You have to put on a nylon clean suit, tie up any loose hair and walk through an "air shower" to clean off any dust/dirt/clothes lint/dandruff/whatever before you're even allowed in the paint shop. It's like a laboratory clean room in there. Purposely sticking something in there is out of the question; I know for a fact they wouldn't let me.

Paint overspray probably doesn't even exist anymore. The whole process is automated. Machines fill "cups" on the sprayers with the exact amount needed for the car. The robots paint it, then the cups on the sprayers are "flushed" in preparation for the next car. They don't do batches of bodies in one color; frequently, it's one color on one body, then another color on the next. The car bodies are electrostatically charged so they actually attract the paint spray like a magnet.
There is very little overspray, if any at all. It's considered wasteful, and the automotive market is so tight (and was before the economy crapped out) that any improvement, reuse of material, or reduction of waste, no matter how slight, is seriously considered.

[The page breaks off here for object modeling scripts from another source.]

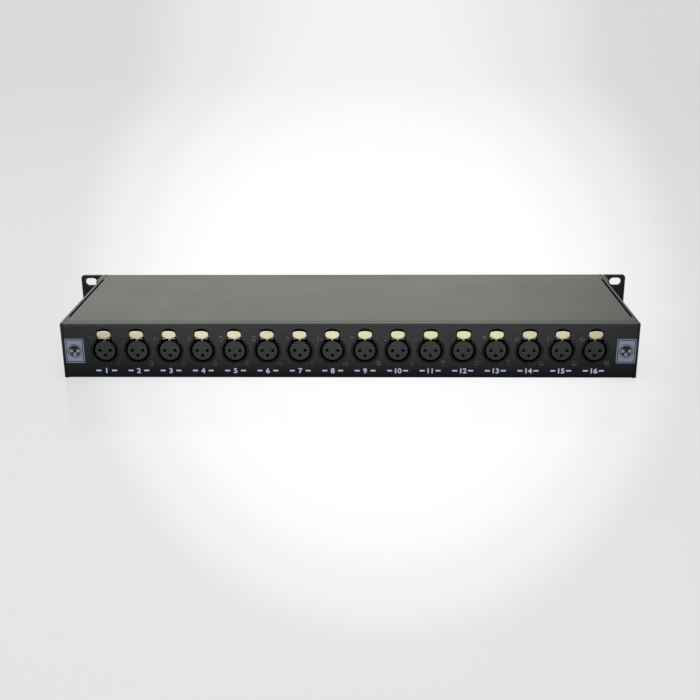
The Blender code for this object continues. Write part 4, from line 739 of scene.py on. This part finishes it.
def tab_outline():
    """Slightly arched top, rounded shoulders and feet, and the neck below, mirrored about the middle."""
    right = np.concatenate([
        [(0.0026, 0.0098), (0.0026, 0.0105)], arc((0.0034, 0.0126), TAB_CORNER, 265, 360, 10),
        arc((0.0034, 0.0136), TAB_CORNER, 0, TAB_LEAN, 8), arc((0, 0.00199), TAB_CROWN, TAB_LEAN, 90, 6)[1:],
    ])
    return np.concatenate([right, (right * [-1, 1])[-2::-1]])


def latch_parts():
    """Latch about its bore's axis, with depths from the panel's face."""
    parts = slab(tab_outline(), -0.0005, 0.0004, upright, (), 0.00035, 0.0001, 4)
    parts += slab(round_box(0, 0.0099, 0.0097, 0.0004, 0.00015, 3), -0.0002, 0.0003, upright, (), 0.00015)
    for half, face, back in ((8.6, 0.0002, 0.0060), (15.8, 0.0059, 0.0215)):
        strip = np.concatenate([
            arc(ARM_MIDDLE, ARM_UNDER, 90 + half, 90 - half, 12),
            arc(ARM_MIDDLE, ARM_OVER, 90 - half, 90 + half, 12),
        ])
        parts += slab(strip, face, back, upright, (), 0.00015)
    tongue = [(0.0016, 0.0101), (0.0020, 0.0088), (0.0020, 0.0079), (0.0025, 0.0079), (0.0025, 0.0091),
              (0.0022, 0.0101)]
    parts += slab(np.array(tongue)[::-1], -0.0008, 0.0008, sideways)
    tooth = np.array([(0.0071, 0.01035), (0.0034, 0.01035), (0.0062, 0.00875), (0.0071, 0.00875)])
    parts += slab(tooth, -0.0016, 0.0016, sideways)
    pin = [(0.0, -0.0077), (0.0007, -0.0077), (0.0009, -0.0075)]
    pin += [(radius, -level) for radius, level in reversed(pin)]
    return parts + turned(pin, (0.0185, 0.0112), sideways, 20)


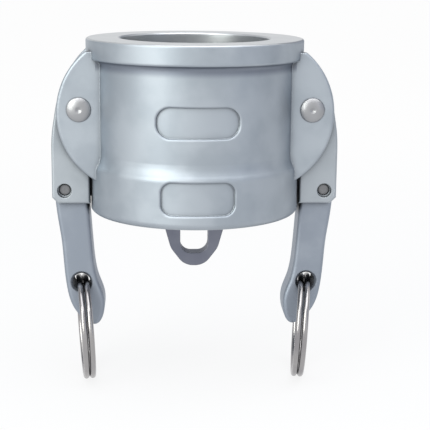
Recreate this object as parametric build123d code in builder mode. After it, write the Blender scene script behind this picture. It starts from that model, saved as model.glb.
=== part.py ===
from build123d import *
import os
from math import cos, radians, sin, sqrt

# Stainless cam and groove dust cap for a 1 inch adapter, with two self-locking cam arms.
# Sizes are in millimetres. The origin is the centre of the mouth and +Z points out of it.
# The arms stand on the X axis. Arm pieces are drawn for the left side, at -X, then mirrored.

# The male adapter that the cap closes, and the machined bore that takes it
adapter_diameter = 36.7
bore_clearance = 0.3
mouth_chamfer = 0.35
relief_step = 0.25

# The cup: its wall, floor, flange and foot band, and the rims above and below the cam windows
neck_wall = 6.55
floor_thickness = 5.6
flange_step = 1.8
flange_height = 5.0
flange_edge = 0.6
flange_root = 1.15
window_top_rim = 1.4
window_bottom_rim = 1.6
band_step = 1.05
band_height = 11.9
ledge_height = 2.2
ledge_cove = 6.0
ledge_edge = 2.5
foot_radius = 1.6

# The flat gasket in its groove at the bottom of the cup
gasket_overhang = 1.5
gasket_width = 6.35
gasket_thickness = 6.35
gasket_side_clearance = 0.15
gasket_top_clearance = 0.25
gasket_edge = 0.5

# The ears that carry each arm, and the main pin through them
pivot_stand_off = 9.75
pivot_depth = 16.8
ear_radius = 19.3
ear_reach = 5.5
ear_top_depth = 3.0
ear_drop = 1.0
ear_thickness = 3.5
ear_edge = 0.7
ear_root_depth = 4.5
pin_diameter = 4.8
pin_head_overhang = 0.55
pin_head_height = 0.9
pin_head_rim = 0.2
pin_dimple_diameter = 1.6
pin_dimple_depth = 0.35

# The cam head of each arm
head_width = 12.2
head_side_clearance = 0.2
running_clearance = 0.06
sweep_clearance = 0.3
hub_radius = 6.0
cam_reach = 12.4
cam_nose_radius = 4.5
head_face_inset = 2.4
head_back = 7.1
head_foot = 3.3
head_toe = 1.5
head_edge = 0.6
throat_rise = 0.4
throat_fillet = 2.0
web_thickness = 2.2
web_length = 10.2
channel_top = 7.0
channel_fillet = 1.5

# The lock lever, its pin and its catch on the cap
lever_width = 8.0
lever_side_clearance = 0.15
lever_pivot_out = 4.0
lever_pivot_below_cam = 8.3
lever_pin_diameter = 3.0
lever_pin_chamfer = 0.2
lever_pin_recess_rim = 0.3
lever_pin_recess = 1.4
boss_wall = 1.2
lever_edge = 1.0
ring_hole_in = 3.75
ring_hole_down = 24.0
ring_hole_clearance = 0.23
ring_hole_chamfer = 0.6
tooth_thickness = 1.2
tooth_height = 1.4
tooth_rise = 0.25
catch_width = 6.6
catch_height = 1.6
catch_root = 1.5
catch_edge = 0.8
catch_lip_drop = 0.8
catch_lip_thickness = 0.9
lip_outset = 3.5
catch_gap = 0.1
tooth_gap = 0.15
arm_flat_gap = 0.12

# The torsion spring round the lever pin
spring_wire = 0.7
spring_pin_clearance = 0.35
spring_turn_gap = 0.1
spring_turns = 3
spring_slot_clearance = 0.2
spring_coil_clearance = 0.75
spring_hole_clearance = 0.07
spring_hole_depth = 2.0
spring_end_gap = 0.3
spring_lower_leg = 7.0

# The split pull ring, two turns of round wire that cross over once
ring_outer_diameter = 27.3
ring_wire = 1.5
ring_turn_gap = 0.1
ring_seat_clearance = 0.1
ring_jog_angle = 42.0
ring_jog_centre = 20.0
ring_yaw = 6.0
ring_tilt = 3.0

# The chain lug under the cup
lug_thickness = 4.5
lug_top_width = 17.5
lug_waist_width = 12.0
lug_waist_drop = 9.8
lug_waist_fillet = 5.0
lug_end_width = 5.0
lug_drop = 14.4
lug_end_fillet = 4.5
lug_eye_width = 7.1
lug_eye_height = 9.3
lug_eye_drop = 1.9
lug_eye_fillet = 2.7

# The two plain recessed panels on the front
upper_panel_width = 19.3
upper_panel_height = 7.3
upper_panel_corner = 3.3
upper_panel_drop = 1.35
lower_panel_width = 17.2
lower_panel_height = 7.8
lower_panel_corner = 2.5
lower_panel_rise = 7.4
panel_depth = 0.7
panel_edge = 0.45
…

The attitude towards waste is probably one reason the Japanese automakers (mine being one of them) are doing better than the domestics and other foreign makers. They were worried about reducing waste and keeping costs down even before it became a political, socioeconomic and environmental issue, while a lot of other companies were just cruising along thinking "Things are good, why change anything?"

If you want Fordite, I suggest you get it now, because I seriously doubt the conditions that led to its accidental creation exist at any automotive factory these days.